Примерно о том же сообщает безымянная заметка архива Николаевского: «В результате весьма напряженной и кропотливой работы полуофициальных представителей Рейхсвера (с 1922 г.) в СССР в настоящее время имеются приличные запасы германского имущества и целые военно-промышленные организации (официально «госпредприятия Военведа»), созданные на средства германского Рейхсвера и при его непосредственном техническом контроле. [...] Рейхсвер заботился главным образом об артиллерийском и пулеметном вооружении Красной Армии: усовершенствования английского вида танков, постановки на должную высоту военно-химического дела и авиационного.
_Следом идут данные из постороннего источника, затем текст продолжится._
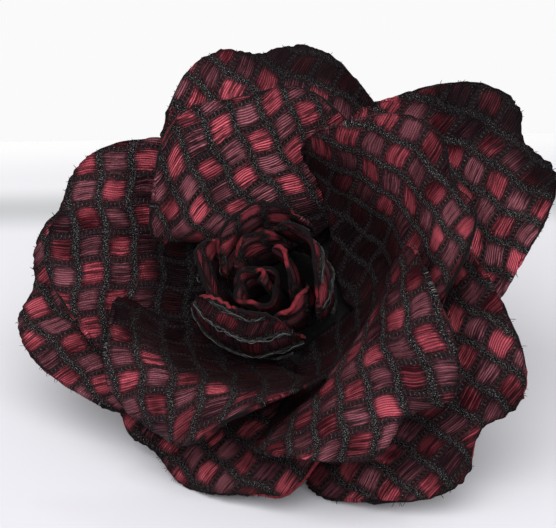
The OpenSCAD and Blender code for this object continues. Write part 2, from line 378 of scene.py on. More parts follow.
# length and width are shares of the ring's usual size; the last three columns turn and shift the weave on the flat cut
petals = {
    "outer": {
        "top":         (99, 8.0, 0.9, 1.01, 0.95, 12, 26, 26, -10, 20, 25, 10, 0, 0.06, 0, 1.0, 0, 125, 1.0, 0.5),
        "upper_right": (31, 8.0, 0.9, 1.15, 0.95, 6, 24, 24, -15, 20, 20, 10, 0, 0.07, 0, 1.0, 60, 62, 0, 1.5),
        "lower_right": (-34, 8.0, 0.9, 1.03, 1.05, 12, 20, 12, -8, 15, 15, 10, 0, 0.10, 0, 1.0, 120, 4, 2.0, 0),
        "bottom":      (-109, 8.0, 1.0, 0.76, 1.00, 10, 21, 20, 6, 15, 15, 10, 0, 0.10, -0.45, 1.0, 200, -74, 1.0, 2.0),
        "left":        (180, 8.0, 0.9, 1.01, 1.05, 12, 20, 20, 0, 15, 15, 5, 0, 0.06, 0, 1.0, 280, 46, 0, 0),
    },
    "middle": {
        "left":        (164, 8.4, 3.2, 0.97, 0.98, 13, 40, 43, 12, 22, 15, -5, 0, 0.03, 0, 0.8, 10, 66, 1.2, 0),
        "bottom":      (-119, 8.8, 5.5, 0.81, 1.02, 10, 64, 35, -60, 38, 28, 9, 0, 0.12, -0.90, 0.5, 80, -42, 0, 0),
        "lower_right": (-46, 8.6, 4.2, 1.11, 0.98, 17, 67, 28, -48, 30, 2, 12, 1, 0.08, 0, 0.8, 150, 32, 1.0, 1.0),
        "right":       (22, 8.4, 3.4, 1.00, 1.05, 12, 50, 50, 20, 50, 40, 8, 0, 0.08, 0, 0.8, 220, 70, 0, 1.0),
        "top":         (102, 8.4, 3.7, 0.80, 1.10, 15, 45, 50, 25, 60, 55, 8, 0, 0.03, 0, 0.8, 290, 164, 0.5, 2.4),
    },
    "inner": {
        "left":        (190, 7.2, 6.4, 1.05, 0.85, 50, 85, 95, 85, 59, 59, 10, 0, 0.03, 0, 0.4, 10, 20, 0, 0),
        "bottom":      (-110, 7.3, 6.4, 1.35, 1.12, 4, 80, 115, 118, 57, 57, 4, 0, 0.03, 0, 0.4, 80, 85, 0, 0),
        "right":       (20, 6.5, 6.4, 1.05, 1.00, 50, 85, 95, 85, 59, 59, 10, 0, 0.03, 0, 0.4, 150, 60, 1.0, 0),
        "top":         (110, 6.6, 6.4, 1.05, 0.95, 50, 85, 95, 85, 59, 59, 10, 0, 0.03, 0, 0.4, 220, 10, 0, 1.0),
    },
    "bud": {
        "upper_right": (20, 3.4, 6.4, 1.05, 0.84, 84, 88, 92, 80, 48, 48, 6, 0, 0.03, 0, 0.3, 40, 15, 1.0, 0),
        "left":        (114, 5.4, 6.4, 0.95, 0.84, 80, 86, 90, 84, 42, 42, 0, 0, 0.03, 0, 0.3, 130, 0, 2.0, 1.0),
        "lower_right": (-50, 6.6, 6.4, 0.95, 0.84, 80, 86, 88, 80, 54, 54, 8, 0, 0.03, 0, 0.3, 250, -20, 0, 1.0),
    },
}
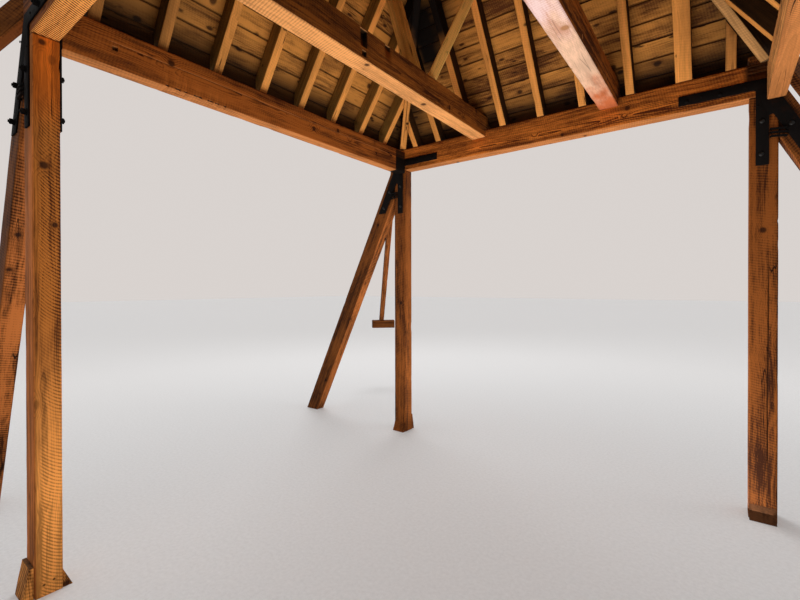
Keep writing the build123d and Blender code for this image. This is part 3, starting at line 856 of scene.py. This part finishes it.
class ROOFFRAME_OT_hips(Build):
    """Hip rafters, the ridge board, the corner props and a packing"""

    bl_idname = "roofframe.hips"
    bl_label = "Hips, ridge and props"

    def build(self):
        for corner, (x_side, _) in CORNERS.items():
            worn_timber(f"hip_rafter_{corner}", *hip_axes(corner), "hip" if x_side > 0 else "rafter",
                        "rafter_timber", step=0.05, width=0.003, wear=0.0015, pith=0.08, chips=0.6,
                        soot=rafter_painted_shade if corner == "rear_left" else None)
        worn_timber("ridge_board", X, Y, "rafter", "rafter_timber", step=0.05, width=0.002, wear=0.001)
        self.props()
        self.packing()

    def props(self):
        """Each prop has its own direction, so they are weathered one at a time."""
        whole = merged_copy("corner_props")
        joined = bmesh.new()
        rng = random.Random(f"{looks().seed} props")
        # The left prop is painted darker and the right one lighter, a painted shade and light for how light
        # falls on them.
        for group, shade in zip(islands(whole), (-1.0, 1.6)):
            bm = whole.copy()
            keep = {v.index for v in group}
            bm.verts.ensure_lookup_table()
            bmesh.ops.delete(bm, geom=[v for v in bm.verts if v.index not in keep], context="VERTS")
            longest = max(bm.edges, key=lambda e: e.calc_length())
            grain = (longest.verts[0].co - longest.verts[1].co).normalized()
            soften(bm, grain, 0.003)
            weather(bm, grain, Z.cross(grain).normalized(), rng, 0.04, 0.002, 0.08, vary=0.0, bias=shade)
            absorb(joined, bm)
        whole.free()
        make_piece("corner_props_worn", joined, "prop", ["corner_props"])

    def packing(self):
        """Three shims under the foot of the rear right hip."""
        bm = bmesh.new()
        right, thick, clear = 1.562, 0.0165, 0.003
        for i, left in enumerate((1.466, 1.470, 1.463)):
            made = bmesh.ops.create_cube(bm, size=1.0)["verts"]
            bmesh.ops.scale(bm, vec=(right - left, 0.085, thick), verts=made)
            place = ((right + left) / 2, 1.538, TIE_TOP + 0.0105 + (thick + clear) * i)
            bmesh.ops.translate(bm, vec=place, verts=made)
        bevel(bm, bm.edges[:], 0.002)
        weather(bm, X, Y, random.Random(looks().seed), 0.02, 0.002, 0.05)
        make_piece("hip_packing_rear_right", bm, "strut", [])


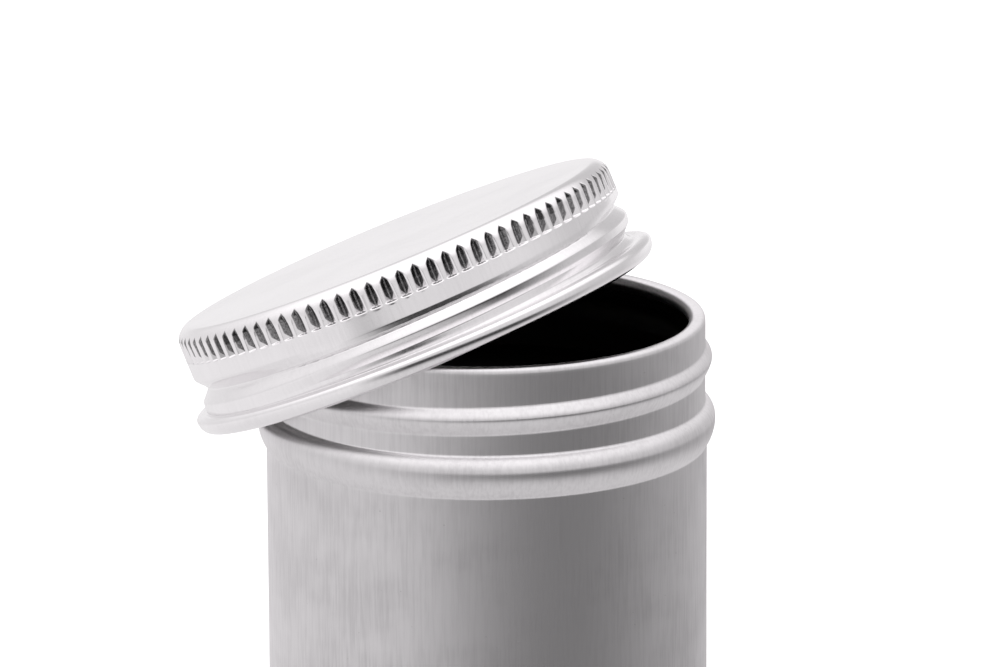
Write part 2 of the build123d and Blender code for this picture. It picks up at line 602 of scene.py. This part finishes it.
class Lathe:
    """A closed sheet that is turned from rings of points."""

    def __init__(self, columns: int) -> None:
        """Set how many points each ring has.

        Args:
            columns: Points round one ring.
        """
        self.columns = columns
        self.angles = np.arange(columns) * 360.0 / columns
        self.rings: list[np.ndarray] = []
        self.coats: list[int] = []

    def ring(self, radius: Length, height: Length, coat: Coat = Coat.OUTER) -> None:
        """Add a ring of points.

        Args:
            radius: Distance from the axis, for all points or for each.
            height: Height, for all points or for each.
            coat: Which material covers the faces up to the next ring.
        """
        turn = np.radians(self.angles)
        points = np.zeros((self.columns, 3))
        points[:, 0] = radius * np.sin(turn)
        points[:, 1] = -radius * np.cos(turn)
        points[:, 2] = height
        self.rings.append(points)
        self.coats.append(int(coat))

    def bend(
        self,
        radius: float,
        height: float,
        size: float,
        turns: Iterable[float],
        coat: Coat = Coat.OUTER,
    ) -> None:
        """Add rings along an arc.

        Args:
            radius: Distance of the arc's middle from the axis.
            height: Height of the arc's middle.
            size: Radius of the arc.
            turns: Place of each ring, in degrees up from the outward direction.
            coat: Which material covers the faces after each ring.
        """
        for turn in turns:
            across = size * math.cos(math.radians(turn))
            self.ring(radius + across, height + size * math.sin(math.radians(turn)), coat)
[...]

В области морской Рейхсвер подвизался в усовершенствовании технического подводного плавания» (ящ. 14, п. 1. Рейхсвер и Коминтерн. Без даты и без автора, с. 1, 3). За военным сотрудничеством следовало политическое и даже идеологическое сближение. Борьба с франко-бельгийской оккупацией Рура (Рейнской области) в начале 1923 года преподносилась буквально как акция Коминтерна. На нелегальную работу туда были заброшены советские агенты. Тогда же обсуждались «планы о сражении русско-германских сил с французским империализмом на Рейне и снабжение Рейхсвера и германских националистов советскими гранатами» (ящ. 629, п. 3. Сухомлин В.В. В кольце измен. Измена Троцкого, Сталина, Бухарина, китайцев, англичан и др. — Воля России, 1926, с. 131).